Contrastive Debiasing (M07)¶

Contrastive Debiasing is a model-level mitigation (Zhang et al. 2022, Correct-n-Contrast) that uses contrastive learning to separate shortcuts from task-relevant signals. Same-class examples with different spurious (group) attributes are pulled together; different-class examples are pushed apart.

Reference¶

Zhang, R., Sharma, A., Li, J., Chen, S., Wang, Y., & Ré, C. (2022). Correct-N-Contrast: A Contrastive Approach for Improving Robustness to Spurious Correlations.

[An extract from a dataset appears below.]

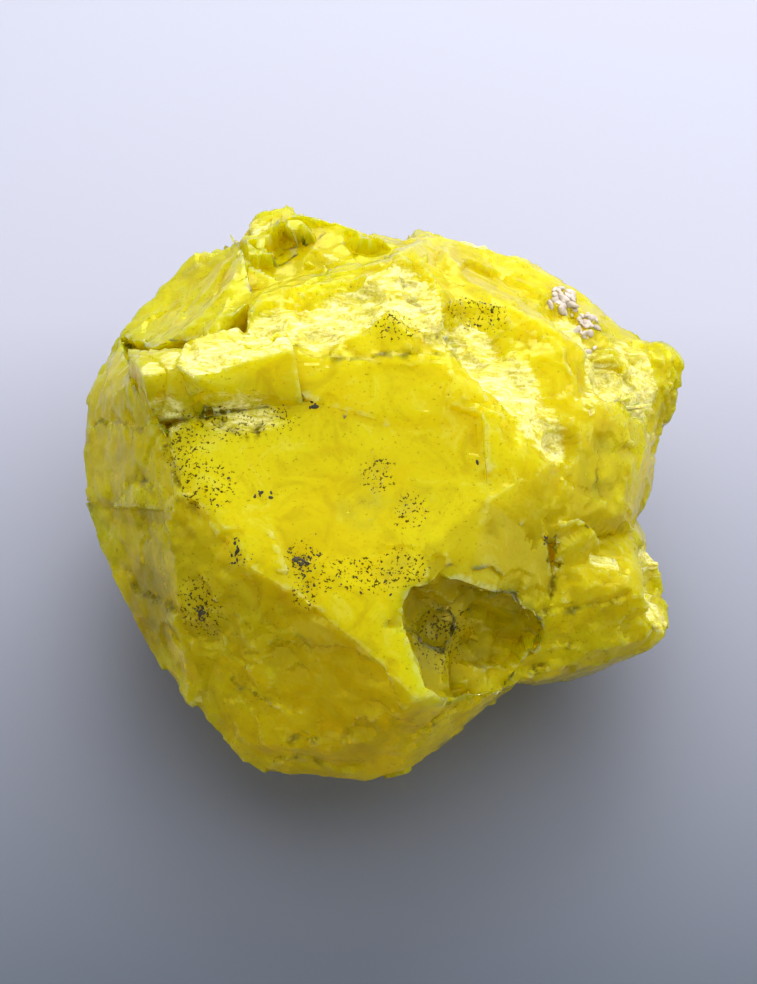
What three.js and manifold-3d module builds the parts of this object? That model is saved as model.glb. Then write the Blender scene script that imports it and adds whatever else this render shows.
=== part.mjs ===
// A hand-sized lump of native sulfur: crystals grown together into one stone, then broken out along curved
// fracture faces. It rests on its flattest break. Units are millimetres and +Z is up. The origin is under
// the middle of the stone, on the surface that it stands on.
import * as THREE from "three";
import { ConvexGeometry } from "three/addons/geometries/ConvexGeometry.js";
import { mergeVertices } from "three/addons/utils/BufferGeometryUtils.js";
import Module from "manifold-3d";

// Driving dimensions.
const MIDDLE_HEIGHT = 27; // the height of the stone's middle above its base
const FACE_LEAN = THREE.MathUtils.degToRad(30); // how far the broad face leans forward from lying flat
const MERGE = 1e-4; // corners closer than this are one corner
const SCOOP_DETAIL = 7; // how finely a conchoidal hollow is divided
const SULFUR = { color: 0xd9cc12, roughness: 0.25, metalness: 0 };

// Most corners are given square to the broad face: [across to the right, up the face, out of the face],
// counted from the stone's middle. Underside corners are given in the part's own frame.
const faceFrame = new THREE.Matrix4()
  .makeTranslation(0, 0, MIDDLE_HEIGHT)
  .multiply(new THREE.Matrix4().makeRotationX(FACE_LEAN));
const onFace = ([across, up, out]) => new THREE.Vector3(across, up, out).applyMatrix4(faceFrame);
const below = ([x, y, z]) => new THREE.Vector3(x, y, z);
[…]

ICML 2022. Contrastive learning with anchor-positive-negative sampling improves worst-group accuracy without requiring group labels at inference.

What It Does¶

Input: Embeddings, task labels, and group (protected/spurious) labels.
Training: Anchors are from a (task, group) slice. Positives = same task, different group. Negatives = different task. InfoNCE contrastive loss + optional CE for task preservation. Encoder learns representations invariant to group while preserving task signal.
Output: Debiased embeddings with reduced spurious encoding.

Requirements¶

PyTorch (already a dependency of shortcut-detect).
NumPy.
At least 2 task classes and 2 groups (each task must have samples in at least 2 groups).

Basic Usage¶

from shortcut_detect import ContrastiveDebiasing, SKLearnProbe
import numpy as np

# Embeddings (n_samples, embed_dim), task labels, and group labels
embeddings = ...  # shape (N, D)
task_labels = ...  # shape (N,), e.g., 0/1 for binary task
group_labels = ...  # shape (N,), e.g., 0/1 for binary spurious attribute

cnc = ContrastiveDebiasing(
    hidden_dim=32,
    temperature=0.05,
    contrastive_weight=0.75,
    use_task_loss=True,
    n_epochs=50,
    batch_size=64,
    random_state=42,
)
cnc.fit(embeddings, task_labels, group_labels)
embeddings_debiased = cnc.transform(embeddings)
# embeddings_debiased has shape (N, hidden_dim)

Verify debiasing¶

from shortcut_detect import SKLearnProbe

probe = SKLearnProbe(threshold=0.7)
probe.fit(embeddings, group_labels)
acc_before = probe.metric_value_

probe.fit(embeddings_debiased, group_labels)
acc_after = probe.metric_value_

print(f"Probe accuracy before: {acc_before:.2%}")
print(f"Probe accuracy after: {acc_after:.2%}")  # Should drop significantly

Parameters¶

hidden_dim: Hidden dimension of the encoder (default: min(64, embed_dim)).
temperature: Temperature for InfoNCE contrastive loss; lower = sharper (default 0.05).
contrastive_weight: Weight for contrastive loss vs CE; 1.0 = pure contrastive (default 0.75).
use_task_loss: If True, jointly minimize CE for task prediction (default True).
n_epochs: Training epochs (default 50).
batch_size: Batch size (default 64).
lr: Learning rate (default 1e-3).
dropout: Dropout rate in encoder (default 0.1).
random_state: Seed for reproducibility.

Workflow¶

Run detection (e.g., Probe) to confirm spurious encoding.
Fit ContrastiveDebiasing on embeddings, task labels, and group labels.
Use transform() to obtain debiased embeddings for downstream tasks.
Re-run Probe on group labels to verify reduced spurious predictability.

When to Use¶

Probe or geometric analysis indicates strong spurious/group encoding.
You have both task and group labels.
You want model-level mitigation that aligns same-class/different-group representations.
Correct-n-Contrast is suited for worst-group robustness when spurious correlations exist.